Since the CO2 reductions are measured against a 1990 baseline they’re unlikely to be as severe as the official figures I’ve just quoted might sound. But the point is, they won’t be achieved without significant lifestyle changes and, particularly, in energy use and transport choices.
Heat pumps and extra insulation don’t come cheap, even with a government grant, and green taxes on oil to ‘encourage’ transition to low-carbon alternatives have to hurt to be effective and justify the expense of re-boilering. The cost of property, in short, is about to get even worse.
And that, from the latest Household Income Distribution report, is the last thing thousands of Jersey people want or need on top of a cost-of-living crisis, falling real incomes and already unaffordable housing.
To be clear, Guernsey is in exactly the same situation so I’m not looking to contrast the islands or point-score any differences between them. Both are failing thousands of their citizens equally. You just happen to have some more up to date figures highlighting that.
At the root of this is our old friend – home ownership. Or, more specifically, the lack thereof. Just under a third (28%) of all pensioners here – that’s about 6,250 over-65s – have a relatively low income after housing costs, which is significantly worse than in the UK. Another shocking finding is that just shy of a quarter of all households (24%) are struggling.
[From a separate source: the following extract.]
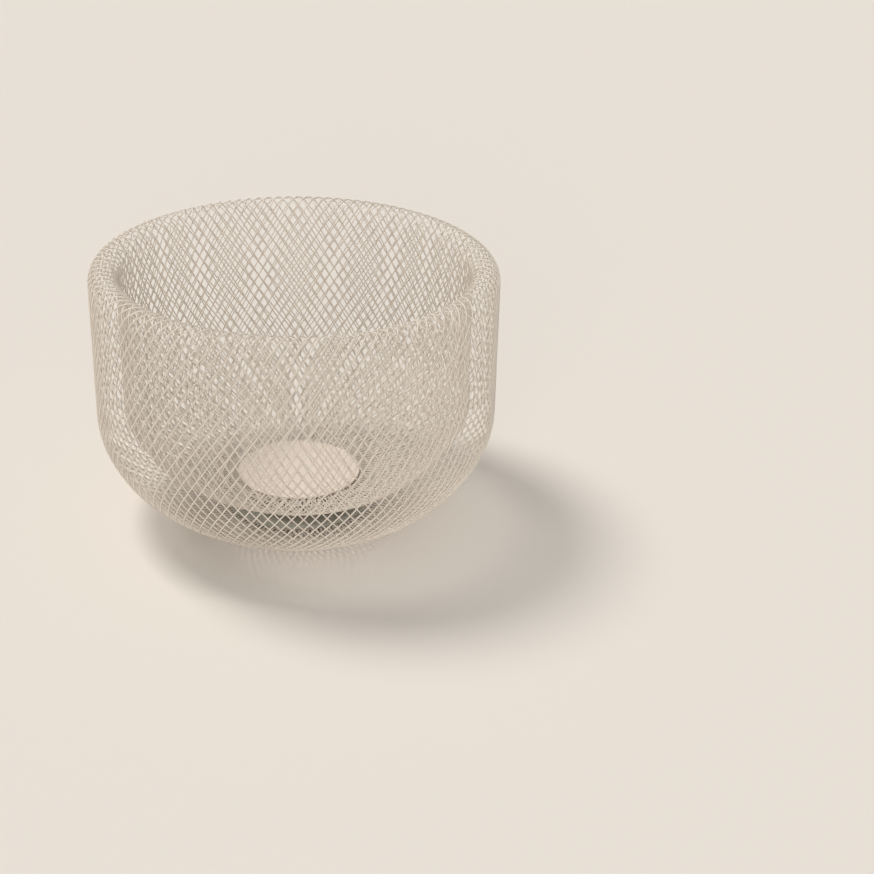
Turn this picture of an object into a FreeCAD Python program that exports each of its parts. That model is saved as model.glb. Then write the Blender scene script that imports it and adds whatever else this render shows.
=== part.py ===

They, too, are on relatively low incomes, which is an international measure of hardship based on just 60% of average household incomes. That’s around 11,000 homes affected.
It’s a reflection of how many jobs are comparatively low-paid, despite a recent increase in minimum wages, and, particularly, the cost of accommodation, either through mortgages inflated by crazy house prices or rents.
There’s a double whammy here, too. Home ownership figures are falling in Jersey and Guernsey. Unsurprising, given house prices, it means more and more people are dependent on private landlords. Fine when you’re working perhaps, but a recipe for financial hardship for many when you’re not – which explains the rise in pensioner poverty figures here and in Guernsey.
This property pauperisation of a significant proportion of each island is a growing and largely under-recognised blight on both, although this newspaper did front page the income report under the heading, Can You Afford to Stay in Jersey?
Politically, however, the ‘just managing’ are of little interest to most Deputies because States Members are (by and large) insulated from the relatively low income trap and don’t appreciate the spirit-sapping grind of accounting for every penny each week. Plus, those struggling tend not to draw attention to themselves (…did you know, Chief Minister, that I’m on my uppers and can’t feed the kids…) or form lobby groups.
As a result, they are entirely dependent on the political classes to spot there’s a problem and respond to it. Which, of course, they have resolutely failed to do, and is why so many islanders are affected – the invisible barely managing.
The Council of Ministers’ reaction to all this was, firstly, to blame the previous administration and, secondly, to say we’ll build a robust economy. Well, thanks. That’s going to save a trip to the food bank or get the eldest to a dentist.
The point is, both islands have been ‘building robust economies’ since the Occupation ended, but what used to be called relative poverty has worsened, homes have become even more out of reach and so disposable incomes have fallen even further.
An unconscious example of this is the definition of ‘affordable’ housing – 80% of market rents or prices. So in Jersey’s case, that would make buying an average two-bed house a snip at ‘just’ £508,000 – far from what most people would view as either within reach or affordable.
So what are the islands going to look like in seven years’ time when that first Carbon Neutral Roadmap deadline cuts in? In brief, less local and more divided. The drift off-island of bright young islanders, disenchanted would-love-to-be first-time buyers and priced-out pensioners will be more ingrained and have gathered pace.
Guernsey and Jersey can’t wait to get rid of their geriatrics, of course. Regarded by many as unproductive and a drain on the health system, but taxpayers nevertheless, they’re less of an issue. Losing your young people is a problem, however, because there’s already a staff and skills shortage problem, recruiting overseas is increasingly difficult and local birth rates are plummeting.
Guernsey, for instance, is hiring from Kenya and becoming delightfully multi-cultural as a result, while bureaucrats, blissfully removed from the real world of earning a living, insist that domestic staff (desperately needed) have to speak English, require two years’ relevant experience and can stay for just nine months, despite the high cost of getting them here.
Deputies, so wrapped up in big picture politics, will continue to ignore ordinary Islanders, their hopes and aspirations and concentrate instead on ensuring finance gets all the staff it needs, with consequent implications for house prices, so a robust economy can be chased.
Climate-change targets will tighten as the global-heating crisis worsens, along with the required behavioural changes demanded of Islanders, but without equivalent financial support. So inevitably the cost of living rises further, encouraging (forcing?) more to leave.
Yes, it is a bleak picture, but one that’s emerging now and is being documented by this newspaper and others. That’s at the same time as those supposedly on your side, the Deputies, make the cost of living here even worse by clamping down on shopping on Amazon. We all support local retailers, but government siding with business rather than the simply struggling shows how disenfranchised fully one quarter of all Jersey households have become.
And that’s a terrible price to pay for being invisible in a complacent political system.